The Vuelta a España reached a thrilling conclusion over the weekend, with Primoz Roglic claiming his second straight victory in the final Grand Tour of the season. The Ceratizit Challenge by La Vuelta also reached its end, with Lisa Brennauer likewise backing up her 2019 win.
With the conclusion of those races, another important milestone was reached. The 2020 racing season has come to an end, and the riders of the professional men’s and women’s peloton can begin their off-season in earnest. We made it, you guys!
All that and more in today’s Daily News Digest.
| Pascal Ackermann snares final stage of La Vuelta a España
After seventeen stages of intriguing racing, the final stage of the Vuelta took the peloton 139.6 km into the heart of Madrid.
Things were placid at the beginning of the stage, before a breakaway of four riders formed, looking to make one final impression on the race.

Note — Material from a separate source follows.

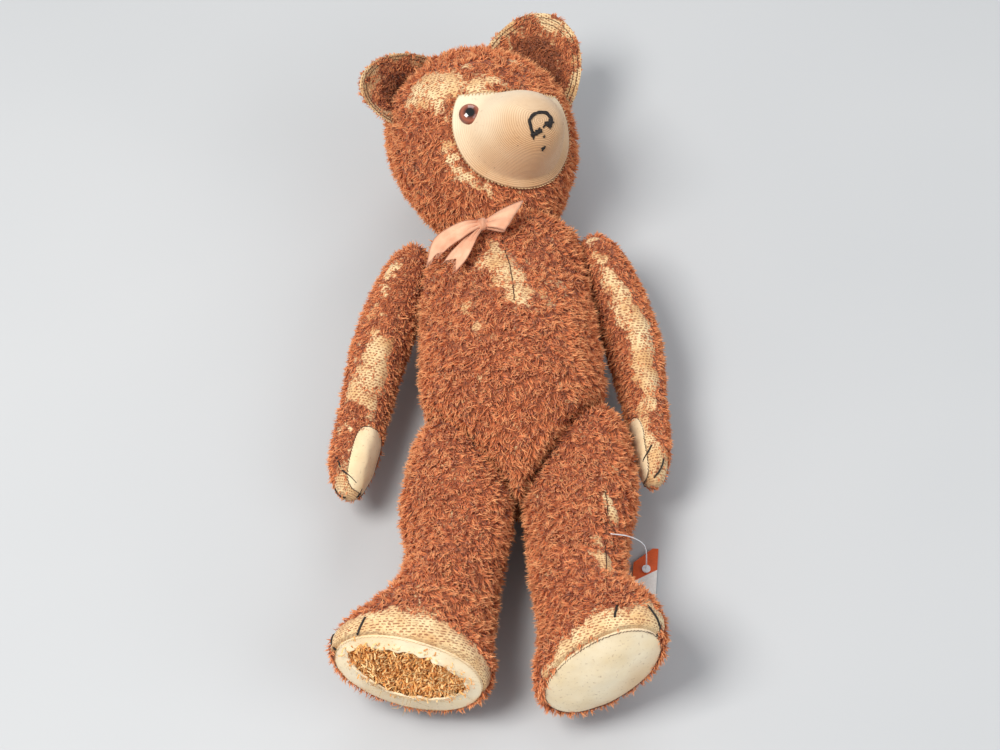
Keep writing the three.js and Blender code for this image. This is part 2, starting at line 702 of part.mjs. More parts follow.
// ---- paper tag, on a nylon thread from the left shin to the card lying beside the foot ----
function tag() {
  const edge = new THREE.Shape();
  edge.moveTo(0, 0);
  edge.lineTo(tagCard.wide, 0);
  edge.lineTo(tagCard.wide, tagCard.tall);
  edge.lineTo(tagCard.wide - 4, tagCard.tall);
  edge.lineTo(0, tagCard.tall - 12);
  edge.lineTo(0, 0);
  edge.holes.push(new THREE.Path().absarc(9, tagCard.tall - 17, 1.5, 0, 2 * Math.PI, true));
  const plate = new THREE.ExtrudeGeometry(edge, {
    depth: tagCard.thick,
    bevelEnabled: false,
    curveSegments: 5,
  });
  const slip = node("tag_card", plate, card);
  slip.position.set(...tagCard.corner);
  slip.rotation.z = tagCard.turn;

  const upwards = new THREE.Vector3(0, 0, 1);
  const hole = new THREE.Vector3(9, tagCard.tall - 17, 0).applyAxisAngle(upwards, tagCard.turn);
  hole.add(slip.position);
  const circle = new THREE.Shape().absarc(0, 0, 0.45, 0, 2 * Math.PI, false);
  const path = new THREE.CatmullRomCurve3([
    new THREE.Vector3(58, -149, 75.5),
    new THREE.Vector3(70, -145, 64),
    new THREE.Vector3(82, -136, 33),
    new THREE.Vector3(hole.x, hole.y, 9),
    new THREE.Vector3(hole.x, hole.y, 1),
  ]);
  const filament = solidOf(
    new THREE.ExtrudeGeometry(circle, { steps: 12, curveSegments: 2, extrudePath: path }),
  );
  const button = new THREE.CylinderGeometry(3, 3, 1, 10).rotateX(Math.PI / 2).translate(hole.x, hole.y, 4);
  return [slip, node("tag_tie", filament.add(solidOf(button)), nylon)];
}

// ---- assembly ----
const bear = new THREE.Group();
const body = torso();
bear.add(...body.nodes);
for (const [name, { point, axis, disc }] of Object.entries(bodyJoints)) {
  bear.add(...jointParts(name, disc, point, axis).body);
}
bear.add(head(), arm(LEFT), arm(RIGHT), leg(LEFT), leg(RIGHT), neckRibbon(body.clearance), ...tag());

export default bear;
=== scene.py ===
# A threadbare, disc-jointed mohair bear lying on its back: covers, pile, face, pads, ribbon and tag.
import bpy, math
import numpy as np
from mathutils import Matrix, Vector, noise
from mathutils.bvhtree import BVHTree


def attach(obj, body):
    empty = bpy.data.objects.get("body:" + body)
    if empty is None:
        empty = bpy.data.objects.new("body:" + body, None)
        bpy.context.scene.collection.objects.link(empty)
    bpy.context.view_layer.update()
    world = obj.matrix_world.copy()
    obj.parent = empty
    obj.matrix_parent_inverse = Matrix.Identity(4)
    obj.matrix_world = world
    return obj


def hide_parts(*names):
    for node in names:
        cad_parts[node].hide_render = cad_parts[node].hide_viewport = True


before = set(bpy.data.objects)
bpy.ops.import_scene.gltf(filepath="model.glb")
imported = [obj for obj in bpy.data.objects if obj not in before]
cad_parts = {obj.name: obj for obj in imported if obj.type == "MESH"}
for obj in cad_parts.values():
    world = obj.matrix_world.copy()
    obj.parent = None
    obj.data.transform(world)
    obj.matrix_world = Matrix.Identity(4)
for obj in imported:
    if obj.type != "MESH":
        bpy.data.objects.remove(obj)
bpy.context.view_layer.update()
scene = bpy.context.scene
scene.view_settings.view_transform = "Standard"
mm = 0.001
print("frame loaded")

# camera, light and floor
cameraSetup = {"elevation": 56, "roll": 3.8, "fieldOfView": 22, "distance": 1.8, "target": (-0.008, 0, 0.05)}
lightSetup = {
    "key": ((-0.9, -0.5, 1.9), 0.9, 42, (1, 0.97, 0.93)),
    "fill": ((1.5, -0.9, 1.3), 1.4, 12, (0.95, 0.97, 1)),
    "back": ((0.3, 1.7, 1.4), 1.2, 11, (1, 1, 1)),
    "surround": ((0.86, 0.88, 0.9), 0.45),
}


def placeCamera(own):
    tilt, roll = math.radians(own["elevation"]), math.radians(own["roll"])
    look = Vector((0, math.cos(tilt), -math.sin(tilt)))
    straightUp, straightRight = Vector((0, math.sin(tilt), math.cos(tilt))), Vector((1, 0, 0))
    up = straightUp * math.cos(roll) + straightRight * math.sin(roll)
    right = straightRight * math.cos(roll) - straightUp * math.sin(roll)
    lens = bpy.data.cameras.new("camera")
    lens.sensor_width = 36
    lens.lens = 18 / math.tan(math.radians(own["fieldOfView"] / 2))
    made = bpy.data.objects.new("camera", lens)
    turn = Matrix((right, up, -look)).transposed().to_4x4()
    made.matrix_world = Matrix.Translation(Vector(own["target"]) - look * own["distance"]) @ turn
    scene.collection.objects.link(made)
    scene.camera = made


def placeLight(name, place, size, power, colour):
    lamp = bpy.data.lights.new(name, "AREA")
    lamp.size, lamp.energy, lamp.color = size, power, colour
    made = bpy.data.objects.new(name, lamp)
    aim = Vector((0, 0, 0.05)) - Vector(place)
    made.matrix_world = Matrix.Translation(place) @ aim.to_track_quat("-Z", "Y").to_matrix().to_4x4()
    scene.collection.objects.link(made)


placeCamera(cameraSetup)
for lampName in ("key", "fill", "back"):
    placeLight(lampName, *lightSetup[lampName])
surround = bpy.data.worlds.new("surround")
surround.use_nodes = True
surround.node_tree.nodes["Background"].inputs[0].default_value = (*lightSetup["surround"][0], 1)
surround.node_tree.nodes["Background"].inputs[1].default_value = lightSetup["surround"][1]
scene.world = surround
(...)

The sprinters had other ideas, however, and the move was brought back with 5 km to go. Bora-Hansgrohe, Deceuninck-Quickstep and UAE Team Emirates were the teams trying to set it up for their sprinters, and it was the German squad that would emerge triumphant on the day. After a well orchestrated lead-out, Pascal Ackermann (Bora-Hansgrohe) held off Sam Bennett (Deceuninck-Quickstep) to claim his second stage win of the Vuelta.
| Primoz Roglic defends Vuelta title
Primoz Roglic concluded his impressive – and sometimes heartbreaking – season with a Grand Tour win, finishing safely in the peloton in Madrid to defend his Vuelta title.
On Saturday’s climactic mountain stage, Roglic survived a flurry of attacks from Richard Carapaz (Ineos Grenadiers) and Hugh Carthy (EF Pro Cycling) to preserve a 24 second lead in the race.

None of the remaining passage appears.